== Request ==
Output, word for word, every line from the start of the listing down to and including the line that contains "return [line_along(cloth, side, 0.0022)"; include nothing else.

------------------------------------------------

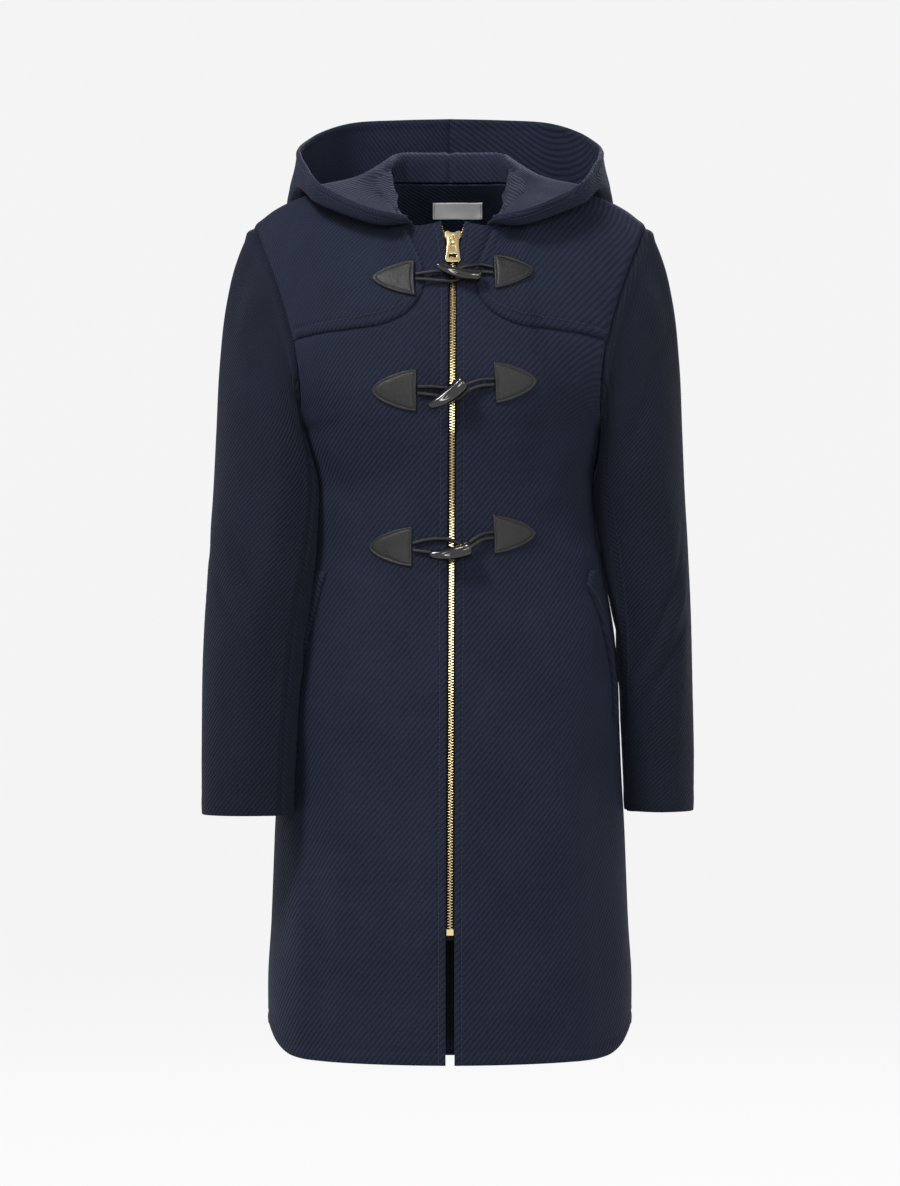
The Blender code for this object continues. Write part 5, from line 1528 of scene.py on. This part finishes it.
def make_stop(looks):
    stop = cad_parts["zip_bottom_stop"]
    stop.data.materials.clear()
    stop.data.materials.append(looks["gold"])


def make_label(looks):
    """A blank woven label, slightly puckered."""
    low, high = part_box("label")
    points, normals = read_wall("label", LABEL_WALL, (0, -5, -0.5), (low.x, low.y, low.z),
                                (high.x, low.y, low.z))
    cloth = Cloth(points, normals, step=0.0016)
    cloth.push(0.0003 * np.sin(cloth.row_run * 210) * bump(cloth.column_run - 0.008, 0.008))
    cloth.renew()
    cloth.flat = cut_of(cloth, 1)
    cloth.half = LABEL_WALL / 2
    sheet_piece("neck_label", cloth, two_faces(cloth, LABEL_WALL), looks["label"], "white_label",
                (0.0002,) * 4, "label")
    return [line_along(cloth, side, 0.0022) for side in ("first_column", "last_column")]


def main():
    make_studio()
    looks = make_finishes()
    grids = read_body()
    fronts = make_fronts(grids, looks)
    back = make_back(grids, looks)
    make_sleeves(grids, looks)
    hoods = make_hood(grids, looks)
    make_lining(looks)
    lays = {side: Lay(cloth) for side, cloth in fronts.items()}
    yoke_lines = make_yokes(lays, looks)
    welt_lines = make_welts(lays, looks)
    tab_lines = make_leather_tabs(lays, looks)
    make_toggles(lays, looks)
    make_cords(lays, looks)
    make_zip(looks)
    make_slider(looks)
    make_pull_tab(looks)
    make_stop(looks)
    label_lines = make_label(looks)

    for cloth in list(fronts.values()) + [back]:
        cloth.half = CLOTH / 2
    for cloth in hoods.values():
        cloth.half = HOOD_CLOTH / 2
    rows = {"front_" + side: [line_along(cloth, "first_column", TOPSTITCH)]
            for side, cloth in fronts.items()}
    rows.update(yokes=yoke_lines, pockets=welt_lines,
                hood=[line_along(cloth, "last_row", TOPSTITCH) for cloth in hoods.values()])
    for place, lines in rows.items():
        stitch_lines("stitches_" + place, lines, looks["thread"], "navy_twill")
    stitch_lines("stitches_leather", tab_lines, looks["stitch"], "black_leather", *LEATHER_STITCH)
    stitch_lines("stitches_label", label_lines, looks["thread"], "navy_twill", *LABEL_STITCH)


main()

------------------------------------------------

== Exercise output ==
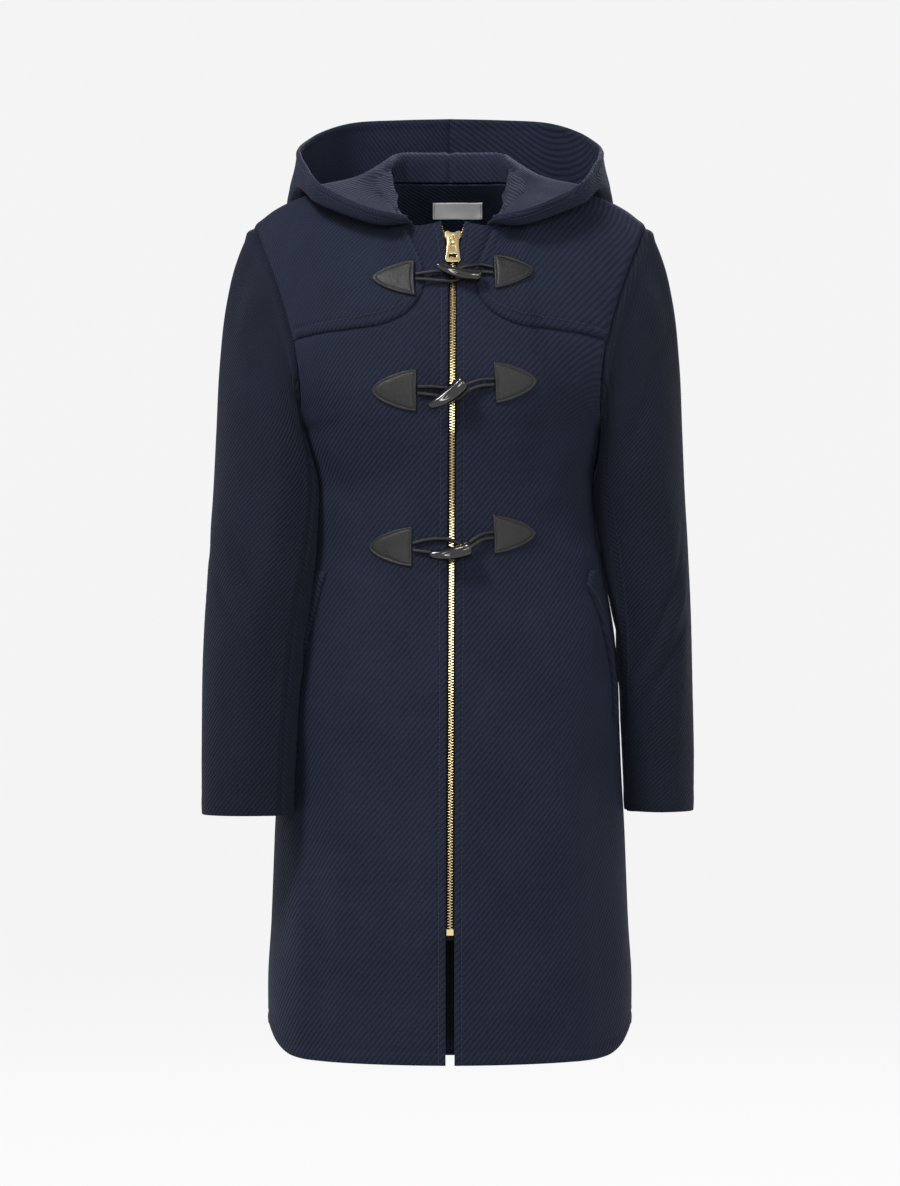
The Blender code for this object continues. Write part 5, from line 1528 of scene.py on. This part finishes it.
def make_stop(looks):
    stop = cad_parts["zip_bottom_stop"]
    stop.data.materials.clear()
    stop.data.materials.append(looks["gold"])


def make_label(looks):
    """A blank woven label, slightly puckered."""
    low, high = part_box("label")
    points, normals = read_wall("label", LABEL_WALL, (0, -5, -0.5), (low.x, low.y, low.z),
                                (high.x, low.y, low.z))
    cloth = Cloth(points, normals, step=0.0016)
    cloth.push(0.0003 * np.sin(cloth.row_run * 210) * bump(cloth.column_run - 0.008, 0.008))
    cloth.renew()
    cloth.flat = cut_of(cloth, 1)
    cloth.half = LABEL_WALL / 2
    sheet_piece("neck_label", cloth, two_faces(cloth, LABEL_WALL), looks["label"], "white_label",
                (0.0002,) * 4, "label")
    return [line_along(cloth, side, 0.0022) for side in ("first_column", "last_column")]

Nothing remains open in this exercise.